» **Data section**:
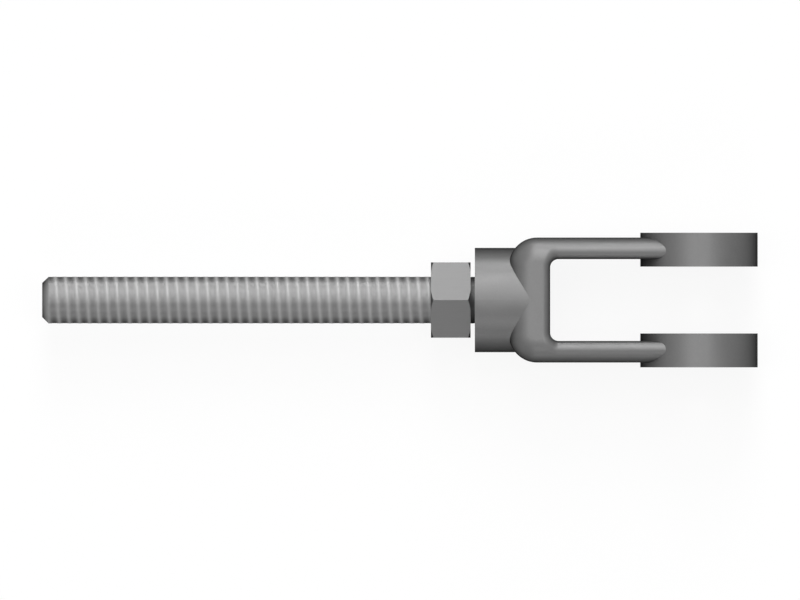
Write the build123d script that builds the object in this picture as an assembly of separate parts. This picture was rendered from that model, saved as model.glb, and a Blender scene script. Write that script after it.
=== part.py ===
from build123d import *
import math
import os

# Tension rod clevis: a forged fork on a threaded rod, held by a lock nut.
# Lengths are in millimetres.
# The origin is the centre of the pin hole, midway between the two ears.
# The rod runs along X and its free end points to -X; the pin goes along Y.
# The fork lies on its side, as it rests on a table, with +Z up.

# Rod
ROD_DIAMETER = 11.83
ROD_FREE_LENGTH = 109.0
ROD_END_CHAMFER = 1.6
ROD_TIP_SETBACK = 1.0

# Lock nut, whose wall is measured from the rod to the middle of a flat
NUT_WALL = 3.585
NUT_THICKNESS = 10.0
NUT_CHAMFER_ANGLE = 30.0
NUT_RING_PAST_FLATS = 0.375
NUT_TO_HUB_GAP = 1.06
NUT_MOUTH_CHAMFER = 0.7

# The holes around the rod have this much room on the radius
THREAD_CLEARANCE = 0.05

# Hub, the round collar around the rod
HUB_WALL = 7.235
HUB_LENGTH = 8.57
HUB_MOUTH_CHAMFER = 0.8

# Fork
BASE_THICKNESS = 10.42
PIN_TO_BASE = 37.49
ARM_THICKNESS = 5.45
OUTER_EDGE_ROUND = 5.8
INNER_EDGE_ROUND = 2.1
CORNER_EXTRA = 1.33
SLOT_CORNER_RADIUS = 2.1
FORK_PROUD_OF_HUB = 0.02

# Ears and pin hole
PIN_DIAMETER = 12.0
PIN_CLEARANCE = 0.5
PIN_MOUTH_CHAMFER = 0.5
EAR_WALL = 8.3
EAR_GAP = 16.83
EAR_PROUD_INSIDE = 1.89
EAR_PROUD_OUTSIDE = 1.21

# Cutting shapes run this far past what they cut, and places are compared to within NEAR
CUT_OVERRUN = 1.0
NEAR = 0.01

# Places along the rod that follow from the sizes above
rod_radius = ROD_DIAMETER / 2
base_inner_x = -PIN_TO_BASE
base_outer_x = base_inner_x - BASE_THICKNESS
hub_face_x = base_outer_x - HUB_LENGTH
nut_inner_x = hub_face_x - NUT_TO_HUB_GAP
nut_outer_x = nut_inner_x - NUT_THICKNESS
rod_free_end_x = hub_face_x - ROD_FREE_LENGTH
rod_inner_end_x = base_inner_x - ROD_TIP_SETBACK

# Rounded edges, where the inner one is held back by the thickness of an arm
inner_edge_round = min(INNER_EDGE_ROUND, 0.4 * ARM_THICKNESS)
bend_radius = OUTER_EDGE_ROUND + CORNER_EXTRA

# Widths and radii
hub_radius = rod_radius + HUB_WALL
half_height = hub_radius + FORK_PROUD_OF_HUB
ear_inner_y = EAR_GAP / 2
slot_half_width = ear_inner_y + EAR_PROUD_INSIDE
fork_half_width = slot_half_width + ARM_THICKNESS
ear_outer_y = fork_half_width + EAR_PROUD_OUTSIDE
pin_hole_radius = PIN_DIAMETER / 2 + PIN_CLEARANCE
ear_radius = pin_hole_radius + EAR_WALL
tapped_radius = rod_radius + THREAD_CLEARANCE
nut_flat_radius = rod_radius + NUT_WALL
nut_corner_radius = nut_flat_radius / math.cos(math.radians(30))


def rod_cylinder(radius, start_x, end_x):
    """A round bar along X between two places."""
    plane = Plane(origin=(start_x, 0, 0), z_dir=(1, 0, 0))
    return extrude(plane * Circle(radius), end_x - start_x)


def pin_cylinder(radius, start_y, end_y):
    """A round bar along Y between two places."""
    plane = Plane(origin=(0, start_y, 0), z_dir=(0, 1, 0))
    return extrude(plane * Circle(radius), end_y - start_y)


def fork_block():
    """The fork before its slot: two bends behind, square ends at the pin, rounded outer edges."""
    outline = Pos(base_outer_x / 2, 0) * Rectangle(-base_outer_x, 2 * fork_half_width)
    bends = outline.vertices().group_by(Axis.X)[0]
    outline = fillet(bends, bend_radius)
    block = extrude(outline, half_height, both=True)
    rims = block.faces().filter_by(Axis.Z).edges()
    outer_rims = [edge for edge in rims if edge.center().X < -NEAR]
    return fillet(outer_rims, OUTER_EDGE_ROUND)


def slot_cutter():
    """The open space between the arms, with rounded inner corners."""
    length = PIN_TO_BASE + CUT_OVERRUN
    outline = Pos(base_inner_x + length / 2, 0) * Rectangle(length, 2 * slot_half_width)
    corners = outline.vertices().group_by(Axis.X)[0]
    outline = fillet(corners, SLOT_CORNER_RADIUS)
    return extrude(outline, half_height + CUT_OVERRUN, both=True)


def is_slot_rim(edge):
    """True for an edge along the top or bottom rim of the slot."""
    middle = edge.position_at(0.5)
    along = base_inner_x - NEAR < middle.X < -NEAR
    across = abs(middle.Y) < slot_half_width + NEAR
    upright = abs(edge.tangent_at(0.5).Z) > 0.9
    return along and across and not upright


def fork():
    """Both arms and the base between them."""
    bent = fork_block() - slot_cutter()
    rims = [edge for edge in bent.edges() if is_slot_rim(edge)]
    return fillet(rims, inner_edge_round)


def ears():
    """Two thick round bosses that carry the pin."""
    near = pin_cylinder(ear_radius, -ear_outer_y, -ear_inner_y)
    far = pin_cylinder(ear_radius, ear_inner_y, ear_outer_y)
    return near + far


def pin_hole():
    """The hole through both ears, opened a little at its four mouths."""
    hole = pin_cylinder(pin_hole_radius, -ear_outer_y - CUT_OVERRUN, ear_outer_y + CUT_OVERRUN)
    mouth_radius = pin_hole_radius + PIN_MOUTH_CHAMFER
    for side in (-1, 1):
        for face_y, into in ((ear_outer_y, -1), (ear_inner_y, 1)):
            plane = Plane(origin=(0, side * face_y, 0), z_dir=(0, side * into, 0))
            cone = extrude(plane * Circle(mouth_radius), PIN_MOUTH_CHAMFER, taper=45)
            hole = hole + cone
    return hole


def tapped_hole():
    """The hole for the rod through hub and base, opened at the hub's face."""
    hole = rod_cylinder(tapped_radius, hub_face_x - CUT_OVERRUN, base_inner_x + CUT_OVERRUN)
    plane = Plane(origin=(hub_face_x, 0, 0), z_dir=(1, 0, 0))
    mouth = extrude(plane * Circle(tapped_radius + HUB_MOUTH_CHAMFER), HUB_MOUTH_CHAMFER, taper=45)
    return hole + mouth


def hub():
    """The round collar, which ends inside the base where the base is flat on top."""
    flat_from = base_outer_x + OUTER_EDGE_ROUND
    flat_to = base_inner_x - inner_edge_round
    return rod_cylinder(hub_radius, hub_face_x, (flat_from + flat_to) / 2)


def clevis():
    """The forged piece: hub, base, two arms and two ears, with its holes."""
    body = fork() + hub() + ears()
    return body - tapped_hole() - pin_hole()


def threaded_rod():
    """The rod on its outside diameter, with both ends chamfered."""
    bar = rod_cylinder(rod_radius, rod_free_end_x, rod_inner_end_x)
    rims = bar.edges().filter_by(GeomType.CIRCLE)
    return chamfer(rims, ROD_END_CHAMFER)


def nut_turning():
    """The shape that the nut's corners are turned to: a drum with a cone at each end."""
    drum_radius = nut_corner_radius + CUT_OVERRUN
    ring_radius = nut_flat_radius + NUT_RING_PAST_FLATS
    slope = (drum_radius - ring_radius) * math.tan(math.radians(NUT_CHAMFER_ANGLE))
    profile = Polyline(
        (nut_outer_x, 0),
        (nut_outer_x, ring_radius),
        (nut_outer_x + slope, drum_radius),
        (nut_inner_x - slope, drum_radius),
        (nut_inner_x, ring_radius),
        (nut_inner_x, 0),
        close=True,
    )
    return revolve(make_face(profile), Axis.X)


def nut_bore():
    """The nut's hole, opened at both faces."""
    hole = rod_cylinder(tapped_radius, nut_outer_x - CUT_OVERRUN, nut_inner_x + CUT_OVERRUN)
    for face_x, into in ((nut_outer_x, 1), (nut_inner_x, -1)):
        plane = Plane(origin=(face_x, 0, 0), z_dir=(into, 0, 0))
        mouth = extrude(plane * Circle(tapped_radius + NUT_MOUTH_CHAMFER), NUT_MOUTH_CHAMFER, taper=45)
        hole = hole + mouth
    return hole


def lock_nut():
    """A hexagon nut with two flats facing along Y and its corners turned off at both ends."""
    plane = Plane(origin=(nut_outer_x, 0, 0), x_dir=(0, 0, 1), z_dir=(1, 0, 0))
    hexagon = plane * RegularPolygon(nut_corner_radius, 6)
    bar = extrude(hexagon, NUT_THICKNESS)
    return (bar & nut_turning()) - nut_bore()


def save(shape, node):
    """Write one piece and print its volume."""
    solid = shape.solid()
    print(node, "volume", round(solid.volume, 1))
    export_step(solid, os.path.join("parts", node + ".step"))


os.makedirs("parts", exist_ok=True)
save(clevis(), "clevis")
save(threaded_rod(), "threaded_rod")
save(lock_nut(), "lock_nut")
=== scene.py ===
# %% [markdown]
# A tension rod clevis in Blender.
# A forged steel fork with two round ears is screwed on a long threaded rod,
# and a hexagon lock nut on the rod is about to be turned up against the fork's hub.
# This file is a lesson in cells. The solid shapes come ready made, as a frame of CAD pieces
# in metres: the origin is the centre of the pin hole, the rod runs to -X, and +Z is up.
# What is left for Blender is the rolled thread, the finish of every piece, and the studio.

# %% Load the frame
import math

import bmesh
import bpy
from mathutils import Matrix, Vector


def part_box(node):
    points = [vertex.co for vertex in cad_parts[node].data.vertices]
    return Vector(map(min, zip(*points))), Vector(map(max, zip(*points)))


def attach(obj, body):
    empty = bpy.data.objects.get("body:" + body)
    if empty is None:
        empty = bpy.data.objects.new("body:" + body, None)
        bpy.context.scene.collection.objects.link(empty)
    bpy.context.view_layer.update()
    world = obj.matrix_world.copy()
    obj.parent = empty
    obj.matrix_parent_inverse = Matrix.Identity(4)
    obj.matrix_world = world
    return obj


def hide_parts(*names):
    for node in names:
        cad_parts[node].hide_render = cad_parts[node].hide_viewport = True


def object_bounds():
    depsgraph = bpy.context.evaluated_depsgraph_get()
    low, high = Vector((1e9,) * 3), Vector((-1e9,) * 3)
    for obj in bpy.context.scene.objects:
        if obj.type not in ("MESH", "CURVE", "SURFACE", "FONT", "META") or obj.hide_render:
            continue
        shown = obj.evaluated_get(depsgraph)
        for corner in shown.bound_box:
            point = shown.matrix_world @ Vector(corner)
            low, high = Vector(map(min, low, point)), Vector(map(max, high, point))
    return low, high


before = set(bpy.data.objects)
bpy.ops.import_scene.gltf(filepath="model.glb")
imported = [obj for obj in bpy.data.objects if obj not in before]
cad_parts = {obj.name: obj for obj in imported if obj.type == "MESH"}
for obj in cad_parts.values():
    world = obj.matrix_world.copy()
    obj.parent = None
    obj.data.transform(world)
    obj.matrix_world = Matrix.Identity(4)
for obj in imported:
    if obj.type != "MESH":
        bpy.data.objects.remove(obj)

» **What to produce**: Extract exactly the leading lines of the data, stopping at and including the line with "bend_radius = OUTER_EDGE_ROUND + CORNER_EXTRA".

» **Final result**:
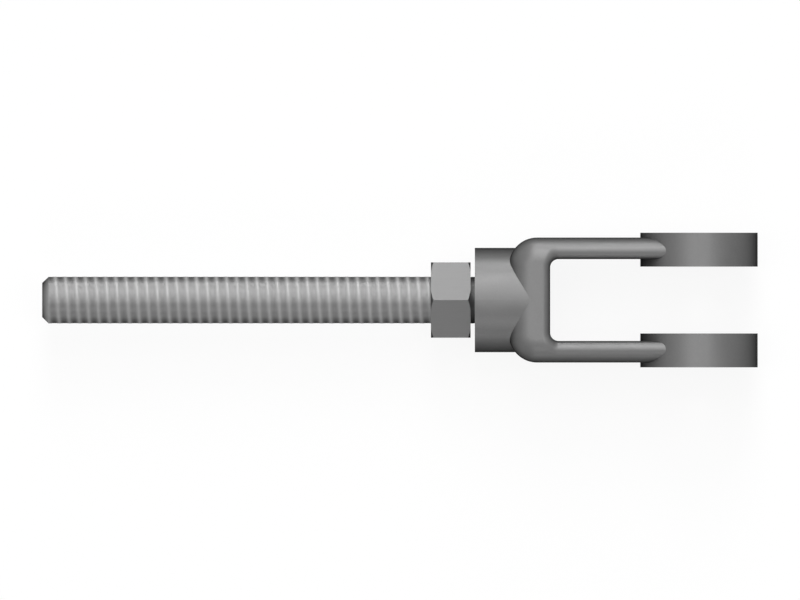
Write the build123d script that builds the object in this picture as an assembly of separate parts. This picture was rendered from that model, saved as model.glb, and a Blender scene script. Write that script after it.
=== part.py ===
from build123d import *
import math
import os

# Tension rod clevis: a forged fork on a threaded rod, held by a lock nut.
# Lengths are in millimetres.
# The origin is the centre of the pin hole, midway between the two ears.
# The rod runs along X and its free end points to -X; the pin goes along Y.
# The fork lies on its side, as it rests on a table, with +Z up.

# Rod
ROD_DIAMETER = 11.83
ROD_FREE_LENGTH = 109.0
ROD_END_CHAMFER = 1.6
ROD_TIP_SETBACK = 1.0

# Lock nut, whose wall is measured from the rod to the middle of a flat
NUT_WALL = 3.585
NUT_THICKNESS = 10.0
NUT_CHAMFER_ANGLE = 30.0
NUT_RING_PAST_FLATS = 0.375
NUT_TO_HUB_GAP = 1.06
NUT_MOUTH_CHAMFER = 0.7

# The holes around the rod have this much room on the radius
THREAD_CLEARANCE = 0.05

# Hub, the round collar around the rod
HUB_WALL = 7.235
HUB_LENGTH = 8.57
HUB_MOUTH_CHAMFER = 0.8

# Fork
BASE_THICKNESS = 10.42
PIN_TO_BASE = 37.49
ARM_THICKNESS = 5.45
OUTER_EDGE_ROUND = 5.8
INNER_EDGE_ROUND = 2.1
CORNER_EXTRA = 1.33
SLOT_CORNER_RADIUS = 2.1
FORK_PROUD_OF_HUB = 0.02

# Ears and pin hole
PIN_DIAMETER = 12.0
PIN_CLEARANCE = 0.5
PIN_MOUTH_CHAMFER = 0.5
EAR_WALL = 8.3
EAR_GAP = 16.83
EAR_PROUD_INSIDE = 1.89
EAR_PROUD_OUTSIDE = 1.21

# Cutting shapes run this far past what they cut, and places are compared to within NEAR
CUT_OVERRUN = 1.0
NEAR = 0.01

# Places along the rod that follow from the sizes above
rod_radius = ROD_DIAMETER / 2
base_inner_x = -PIN_TO_BASE
base_outer_x = base_inner_x - BASE_THICKNESS
hub_face_x = base_outer_x - HUB_LENGTH
nut_inner_x = hub_face_x - NUT_TO_HUB_GAP
nut_outer_x = nut_inner_x - NUT_THICKNESS
rod_free_end_x = hub_face_x - ROD_FREE_LENGTH
rod_inner_end_x = base_inner_x - ROD_TIP_SETBACK

# Rounded edges, where the inner one is held back by the thickness of an arm
inner_edge_round = min(INNER_EDGE_ROUND, 0.4 * ARM_THICKNESS)
bend_radius = OUTER_EDGE_ROUND + CORNER_EXTRA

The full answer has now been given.